Like many progressives, Fairey talks about rebelling against ideals only a select few can ever achieve. He refers to social belonging, living wages, a world without pollution and corruption. His message is optimistic. We can achieve it if we change our ideals from the inside out and the bottom up.
In the first room, the mixed media and collage on canvas piece “Wrong Path”, held my attention. The massive 15 x 30-foot mural and multi-piece canvas affected me. As a writer, I found it clever to reference advertising and its powerful role in our society.
The words and images are simple but powerful. The mural displays the words “Sub-Standard”, “Wrong Path”, and others out of frustration. It’s an advertisement for the social and political ideals that immigrants and world citizens are up against.
Next was the canvases of diverse women. Each piece has one or two subjects from Latin, black, Muslim, white, Middle Eastern, and Asian descent. The empowering pieces hit close to home as a woman who’s dealt with racial discrimination and sexism. I appreciated that he uplifts women instead of tearing them down.
In the second room, there’s a printing press, silk screen machine, and piles of The Damaged Times newspaper. There are also three Big Brother panels and the main wall that has smaller pieces. Like all his works, each piece has a breath and life of its own.
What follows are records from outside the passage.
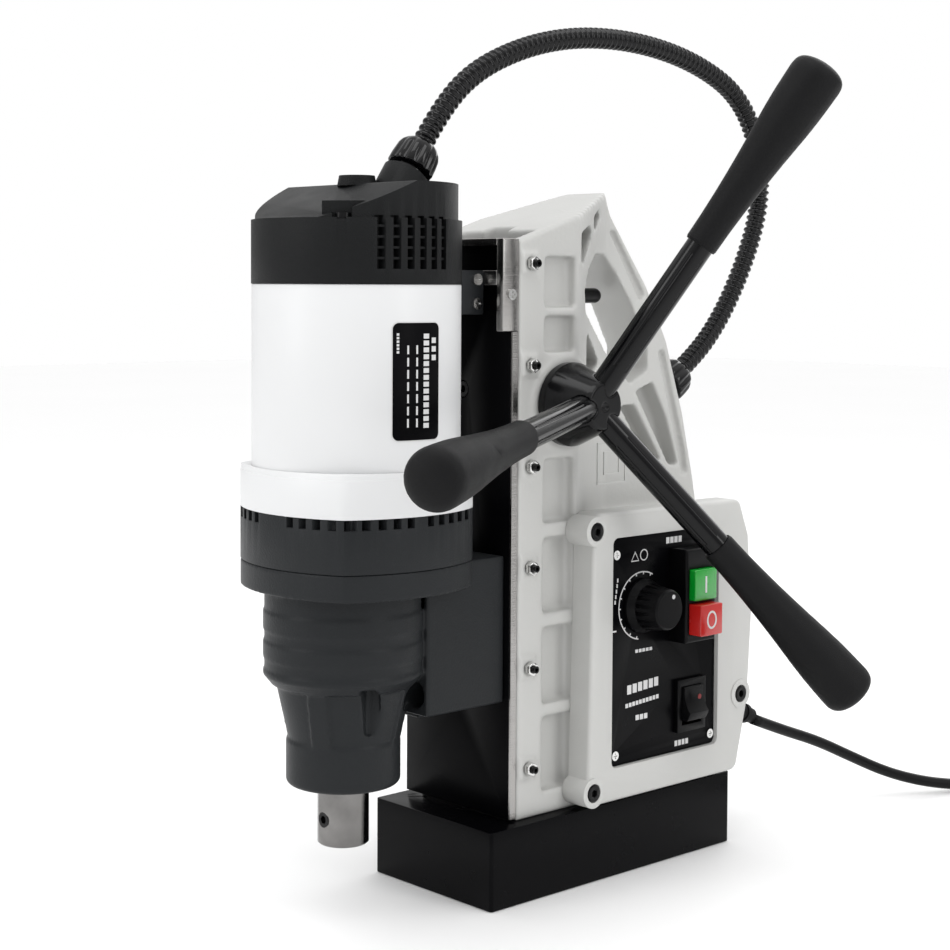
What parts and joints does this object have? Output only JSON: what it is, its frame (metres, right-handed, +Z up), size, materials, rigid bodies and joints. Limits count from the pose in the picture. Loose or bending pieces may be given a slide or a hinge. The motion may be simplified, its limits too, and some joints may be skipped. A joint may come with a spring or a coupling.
{
  "type": "magnetic drill press",
  "caption": "Magnetic-base drill press: motor and hollow spindle on a rack-fed slide, tilted feed arms, conduit and side control box.",
  "frame": {"origin": "centre of the magnet's working face", "axes": "+Z up, -Y towards the motor and spindle, +X towards the control panel"},
  "size_m": [0.2505, 0.6718, 0.4895],
  "materials": {
    "magnet_black": "satin",
    "slide_black": "satin",
    "casting_white": "satin powder coat",
    "cover_white": "fine grain",
    "can_white": "gloss",
    "cap_black": "fine grain",
    "gearbox_grey": "satin",
    "bright_steel": "ground",
    "plated": "zinc plated",
    "black_steel": "blackened",
    "hub_black": "gloss",
    "grip_rubber": "matte",
    "conduit_black": "gloss",
    "lead_black": "satin",
    "panel_black": "printed",
    "switch_black": "moulded",
    "button_green": "translucent gloss",
    "button_red": "translucent gloss",
    "copper": "enamelled winding",
    "potting": "resin",
    "bronze": "machined",
    "lamination": "laminated",
    "fan_grey": "moulded",
    "board_green": "board"
  },
  "bodies": {
    "frame": {"magnet_housing": "magnet_black", "magnet_coil": "copper", "magnet_potting": "potting", "base_bolts": "black_steel", "frame_casting": "casting_white", "gib_strip": "bright_steel", "gib_set_screws": "black_steel", "gib_lock_nuts": "plated", "stop_pin": "black_steel", "shaft_bushes": "bronze", "leg_gland": "conduit_black", "control_cover": "cover_white", "cover_screws": "black_steel", "control_panel": "panel_black", "panel_screws": "plated", "potentiometer": "switch_black", "switch_body": "switch_black", "rocker_bezel": "switch_black", "circuit_board": "board_green", "lead_boot": "grip_rubber", "conduit": "conduit_black", "mains_lead": "lead_black", "lead_coil": "lead_black", "plug_body": "lead_black", "plug_pins": "bright_steel"},
    "carriage": {"slide_plate": "slide_black", "rack": "bright_steel", "rack_screws": "black_steel", "motor_can": "can_white", "motor_ring": "can_white", "rating_plate": "panel_black", "motor_cap": "cap_black", "cap_screws": "plated", "cap_gland": "conduit_black", "gearbox_head": "gearbox_grey", "gearbox_housing": "gearbox_grey", "lug_bolts": "black_steel", "stator": "lamination", "bearings": "bright_steel", "bearing_bridge": "fan_grey", "brush_gear": "copper", "bracket_sides": "bright_steel", "bracket_bars": "bright_steel", "motor_clamp": "gearbox_grey", "bracket_screws": "plated"},
    "feed": {"pinion_shaft": "bright_steel", "hub": "hub_black", "feed_arms": "hub_black", "hand_grips": "grip_rubber"},
    "armature": {"armature_shaft": "bright_steel", "armature_core": "lamination", "cooling_fan": "fan_grey"},
    "layshaft": {"layshaft": "bright_steel"},
    "spindle": {"spindle": "bright_steel", "spindle_gear": "bright_steel", "shank_screws": "black_steel"},
    "start_button": {"start_button": "button_green"},
    "stop_button": {"stop_button": "button_red"},
    "rocker": {"magnet_rocker": "switch_black"},
    "knob": {"speed_knob": "switch_black"}
  },
  "joints": [
    {"name": "carriage_slide", "type": "slide", "parent": "frame", "child": "carriage", "axis": [0, 0, 1], "range_m": [0, 0.16], "deforming": ["conduit"]},
    {"name": "feed_handle_turn", "type": "hinge", "parent": "frame", "child": "feed", "pos_m": [0, -0.037, 0.272], "axis": [1, 0, 0], "range_deg": [-657.8, 3]},
    {"name": "armature_spin", "type": "hinge", "parent": "carriage", "child": "armature", "pos_m": [0, -0.155, 0.25], "axis": [0, 0, 1], "continuous": true},
    {"name": "layshaft_spin", "type": "hinge", "parent": "carriage", "child": "layshaft", "pos_m": [0.02315, -0.14865, 0.18], "axis": [0, 0, 1], "continuous": true},
    {"name": "spindle_spin", "type": "hinge", "parent": "carriage", "child": "spindle", "pos_m": [0, -0.1635, 0.1], "axis": [0, 0, 1], "continuous": true},
    {"name": "start_button_press", "type": "slide", "parent": "frame", "child": "start_button", "axis": [-1, 0, 0], "range_m": [0, 0.003], "stiffness_N_per_m": 600, "springref_m": -0.001},
    {"name": "stop_button_press", "type": "slide", "parent": "frame", "child": "stop_button", "axis": [-1, 0, 0], "range_m": [0, 0.003], "stiffness_N_per_m": 600, "springref_m": -0.001},
    {"name": "rocker_tilt", "type": "hinge", "parent": "frame", "child": "rocker", "pos_m": [0.0485, 0.055, 0.092], "axis": [0, 1, 0], "range_deg": [0, 16]},
    {"name": "speed_knob_turn", "type": "hinge", "parent": "frame", "child": "knob", "pos_m": [0.053, 0.013, 0.155], "axis": [1, 0, 0], "range_deg": [-150, 150]}
  ],
  "couplings": [
    {"joint": "feed_handle_turn", "follows": "carriage_slide", "rad_per_m": -71.429},
    {"joint": "layshaft_spin", "follows": "armature_spin", "ratio": -0.26316},
    {"joint": "spindle_spin", "follows": "armature_spin", "ratio": 0.098684}
  ]
}
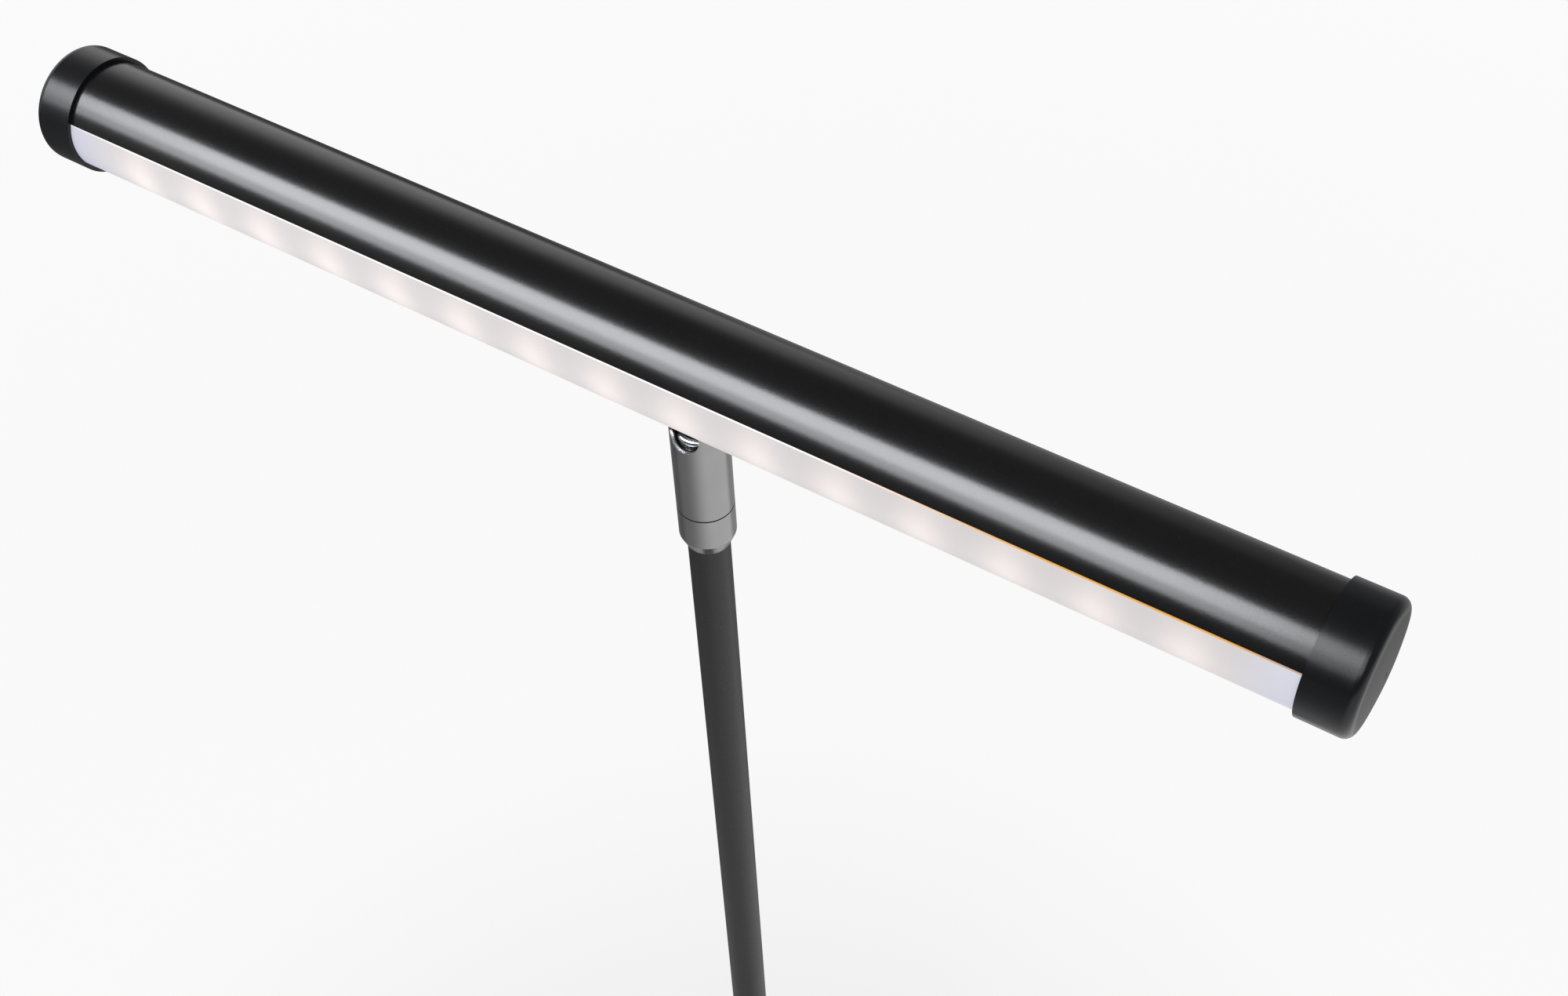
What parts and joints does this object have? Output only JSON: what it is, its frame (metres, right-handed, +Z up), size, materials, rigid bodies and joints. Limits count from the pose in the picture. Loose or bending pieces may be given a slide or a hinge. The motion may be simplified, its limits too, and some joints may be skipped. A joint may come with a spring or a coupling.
{
  "type": "piano lamp",
  "caption": "Round light bar with an opal window on a slotted ball swivel, straight pole and weighted base with a push and turn dimmer knob.",
  "frame": {"origin": "middle of the felt pad's underside, on the table", "axes": "+Z up along the pole, +X along the light bar to the right as seen from the front, +Y to the back; the pianist sits on the -Y side"},
  "size_m": [0.377, 0.13, 0.6761],
  "materials": {
    "black_anodised": "satin black anodised",
    "opal_plastic": "opal, frosted",
    "black_plastic": "satin black moulded",
    "laminate": "lacquered laminate",
    "white_plastic": "white moulded",
    "steel": "bright turned",
    "nickel": "nickel plated",
    "black_nickel": "dark nickel plated, satin",
    "black_paint": "satin black powder coat",
    "bracket_paint": "satin black coated casting",
    "iron": "raw casting",
    "brass": "plain",
    "rubber": "matt",
    "felt": "pressed felt"
  },
  "bodies": {
    "base": {"swivel_collar": "black_nickel", "top_nipple": "steel", "pole_top_plug": "steel", "pole": "black_paint", "pole_bottom_plug": "steel", "bottom_nipple": "steel", "pole_lead": "rubber", "pole_socket": "black_paint", "base_cover": "black_paint", "base_weight": "iron", "base_plate": "steel", "felt_pad": "felt", "base_screws": "steel", "nipple_washer": "steel", "nipple_nut": "brass", "driver_board": "laminate", "board_parts": "black_plastic", "board_pillars": "steel", "power_inlet": "black_plastic", "inlet_pin": "nickel", "dimmer_body": "steel", "dimmer_nut": "nickel", "dimmer_lead": "rubber"},
    "swivel": {"swivel_body": "black_nickel", "ball_seat": "white_plastic", "seat_springs": "steel", "collar_clip": "steel"},
    "ball": {"swivel_ball": "steel"},
    "head": {"head_tube": "black_anodised", "diffuser": "opal_plastic", "left_end_cap": "black_plastic", "right_end_cap": "black_plastic", "led_board": "laminate", "led_chips": "white_plastic", "clamp_strip": "steel", "bracket": "bracket_paint", "bracket_screws": "nickel", "head_lead": "rubber", "swivel_neck": "nickel", "neck_nut": "nickel", "neck_clip": "steel"},
    "plunger": {"switch_plunger": "white_plastic"},
    "knob": {"dimmer_spindle": "steel", "dimmer_knob": "black_anodised"}
  },
  "joints": [
    {"name": "swivel_turn", "type": "hinge", "parent": "base", "child": "swivel", "pos_m": [0, 0.04, 0.62203], "axis": [0, 0, 1], "range_deg": [-170, 170]},
    {"name": "neck_tilt", "type": "hinge", "parent": "swivel", "child": "ball", "pos_m": [0, 0.04, 0.62203], "axis": [1, 0, 0], "range_deg": [-28, 62]},
    {"name": "head_twist", "type": "hinge", "parent": "ball", "child": "head", "pos_m": [0, 0.04, 0.62203], "axis": [0, -0.4695, 0.8829], "range_deg": [-170, 170]},
    {"name": "knob_press", "type": "slide", "parent": "base", "child": "plunger", "axis": [0, 0, -1], "range_m": [0, 0.0008], "stiffness_N_per_m": 1500, "springref_m": -0.0015},
    {"name": "knob_turn", "type": "hinge", "parent": "plunger", "child": "knob", "pos_m": [0.058, -0.036, 0.03], "axis": [0, 0, 1], "range_deg": [-135, 135]}
  ]
}
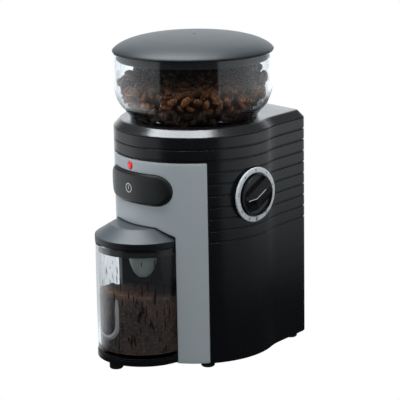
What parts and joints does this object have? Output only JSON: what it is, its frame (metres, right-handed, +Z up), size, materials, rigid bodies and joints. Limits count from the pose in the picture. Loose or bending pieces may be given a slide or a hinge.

In both the first and second room, there are walls with smaller canvases that have singular images on them. These are like an ode to those who’ve influenced him as well as images and icons of discontent.
In the second there are smaller pieces with images that range from women, men, mandalas, the Obey logo. There are references to pollution and corruption, as well as musicians and bands he listens to.
The pile of red, white, and black newspapers called The Damaged Times stuck held my attention. Fairey describes the power of print as a vessel of truth or fiction. He tells you what influenced him while also giving you the power to decide what it means to you.
For me, I questioned: What’s today’s catastrophe? Bleak, I know. It also left me with some optimistic questions too. Do social scars heal? Or at the very least, can we all live and let live?
Music is a significant influence on Shepard Fairey’s art and seen throughout the VR exhibit. Black Flag, TSOL, The Clash, Public Enemy and Bob Marley fueled his rebellious spirit and his pieces. He’s even got a playlist on Spotify for music heads. On one of the walls in the second room is a Black Sabbath tour poster that I reveled in.
The third room has three walls and one advertisement billboard. It’s massive in scale, and I won’t say what it says because I want readers to see it for themselves. The ad is an homage to his roots as a street artist and a call to action to other artists.
His piece “Wake Up” is one of my other favorites as another call to action piece. It’s a female-centric piece that came about from the 2016 presidential election. It’s a confronting piece that refers to non-voters young and old. It also reflects the outrage caused by aggressive rhetoric spoken by those coming into power.
There are two things I’d change about this VR experience. First, to add click turning. While sitting and teleporting, I figured out I had to stand up to turn around. If one were in a wheelchair, they’d have to turn to see anything.
Second, the canvases are to have voiced descriptions to them. They detail the inspiration behind their creation, musical influences, and stories. Some pieces highlight but don’t trigger the audio to play. At times it fluttered the information panel and then disappeared or didn’t work.
“DAMAGED” Is A Must See For These Tumultuous Times
Shepard Fairey’s “DAMAGED” was more than an evening looking at hundreds of pieces at a VR art exhibit. It gave me the comfort of knowing I’m not alone in wanting real change as a citizen of the world.
It helped to lift the weight off my shoulders. Not entirely. However, just enough for some relief and clarity. The spark of empowerment that I, like so many, have to fight to hold onto has finally resurfaced. Just enough to rise above the chaos.